Give the entries again exactly, every one of them.

TASK INPUT:
<<<<

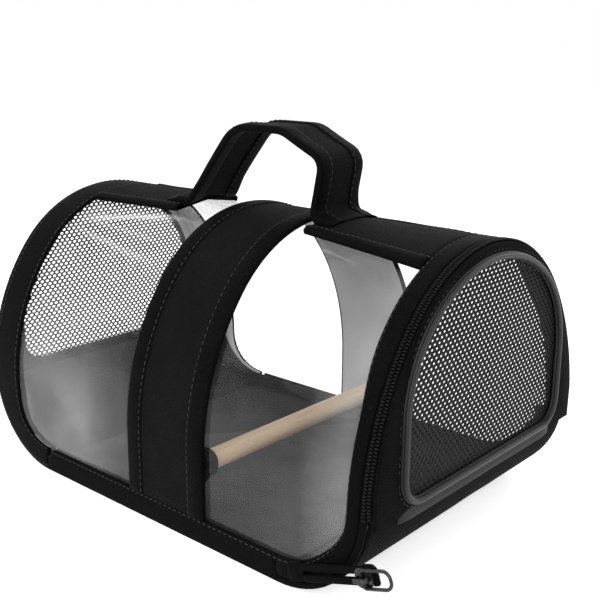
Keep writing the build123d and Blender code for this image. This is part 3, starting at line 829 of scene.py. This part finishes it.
def on_loop(st, u, d):
    x, z, nx, nz = st
    sag = 0.9 * sin(pi * min(1.0, max(0.0, (z - TALL) / 40.0))) * rough(x, u * 0.2, 5.5, 26.0)
    low = 1.0 - smooth(TALL + 4.0, TALL + 14.0, z)
    u *= 1.0 + 0.1 * low
    # past the seam its raw end is tucked down into the strip
    tuck = 1.0 - 0.75 * smooth(46.0, 53.0, abs(x - 0.5))
    cup = -0.6 * (u / 15.0) ** 2 * (1 - low)
    # where it is sewn down, the strap follows the round of the crown
    drop = low * (CROWN - sqrt(CROWN**2 - u * u))
    d = d * tuck + cup + sag - 0.9 * (1 - tuck)
    return Vector((x + nx * d, u, z + nz * d - drop))


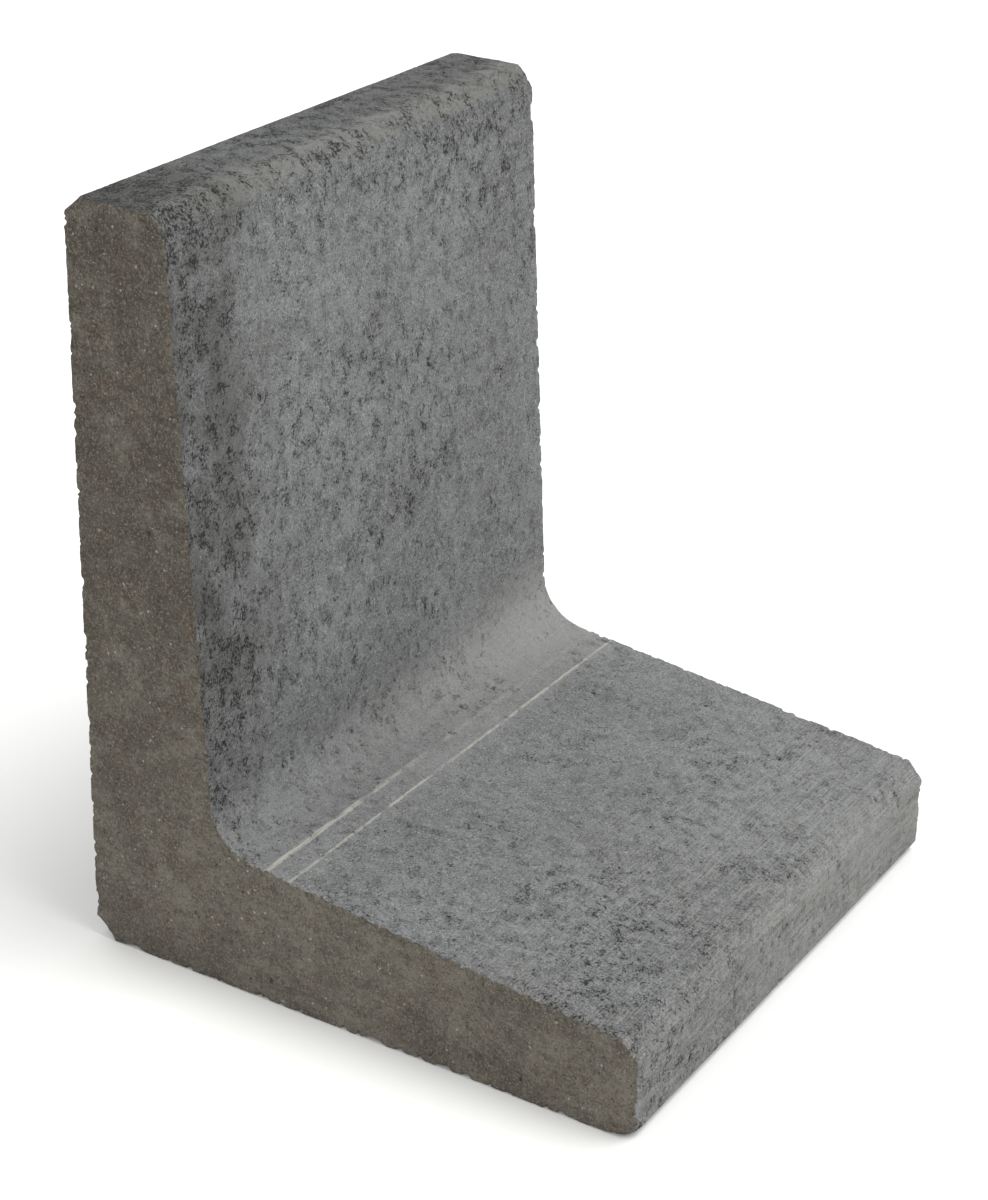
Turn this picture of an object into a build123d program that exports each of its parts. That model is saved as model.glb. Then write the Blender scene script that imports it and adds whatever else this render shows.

>>>>

EXERCISE RESPONSE:
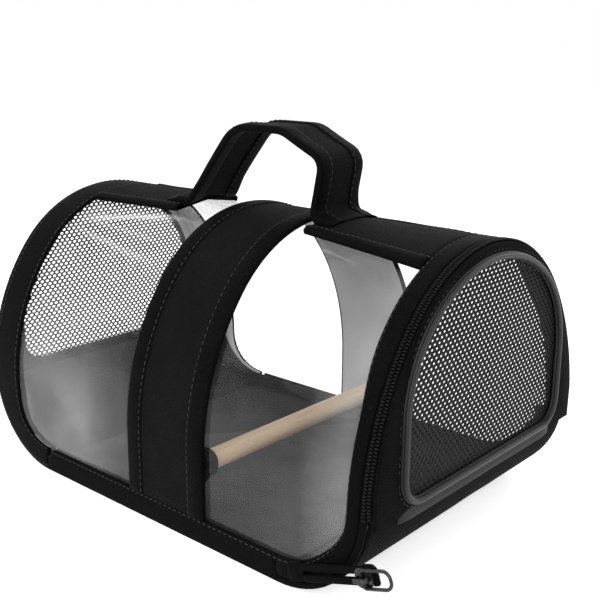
Keep writing the build123d and Blender code for this image. This is part 3, starting at line 829 of scene.py. This part finishes it.
def on_loop(st, u, d):
    x, z, nx, nz = st
    sag = 0.9 * sin(pi * min(1.0, max(0.0, (z - TALL) / 40.0))) * rough(x, u * 0.2, 5.5, 26.0)
    low = 1.0 - smooth(TALL + 4.0, TALL + 14.0, z)
    u *= 1.0 + 0.1 * low
    # past the seam its raw end is tucked down into the strip
    tuck = 1.0 - 0.75 * smooth(46.0, 53.0, abs(x - 0.5))
    cup = -0.6 * (u / 15.0) ** 2 * (1 - low)
    # where it is sewn down, the strap follows the round of the crown
    drop = low * (CROWN - sqrt(CROWN**2 - u * u))
    d = d * tuck + cup + sag - 0.9 * (1 - tuck)
    return Vector((x + nx * d, u, z + nz * d - drop))


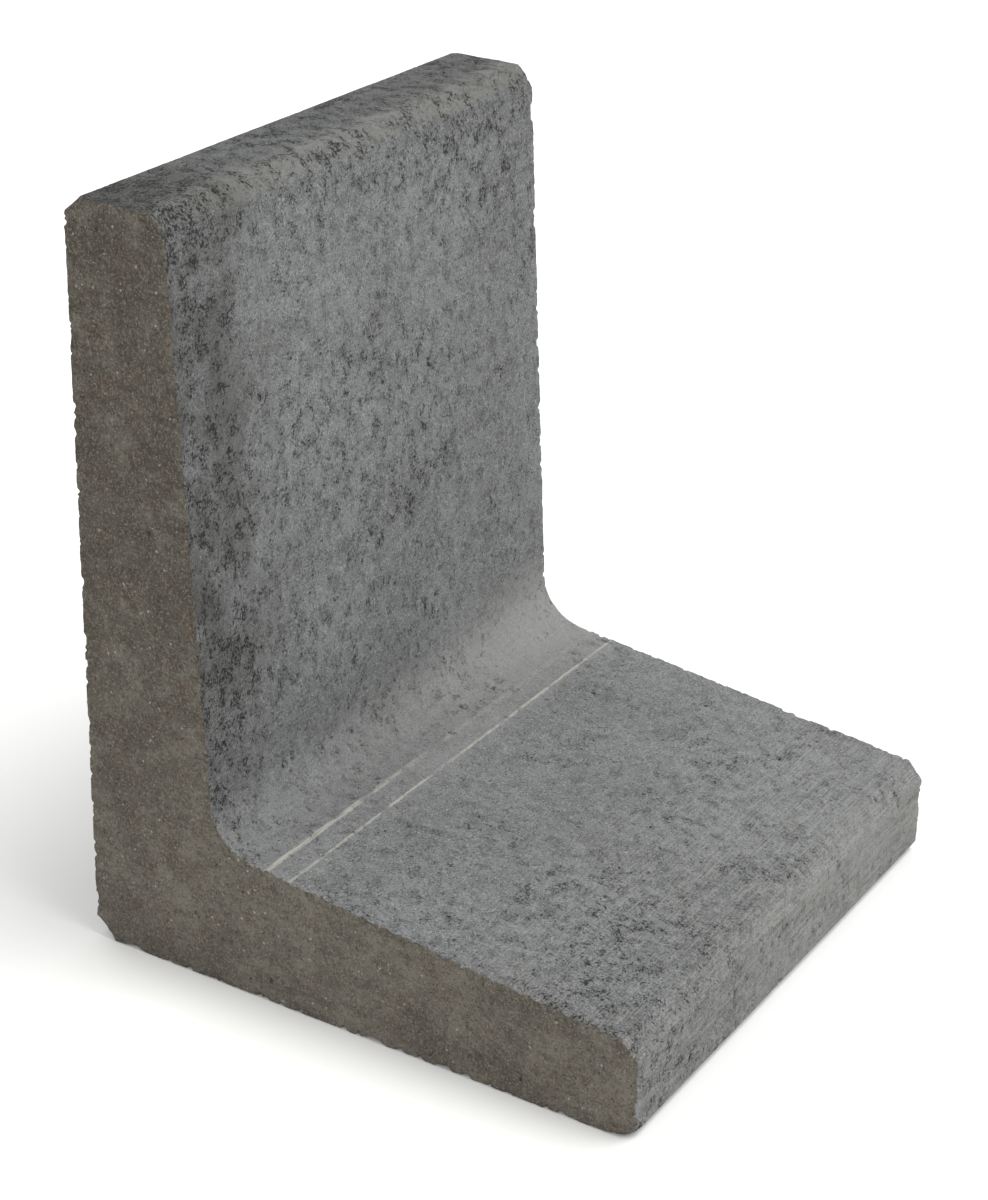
Turn this picture of an object into a build123d program that exports each of its parts. That model is saved as model.glb. Then write the Blender scene script that imports it and adds whatever else this render shows.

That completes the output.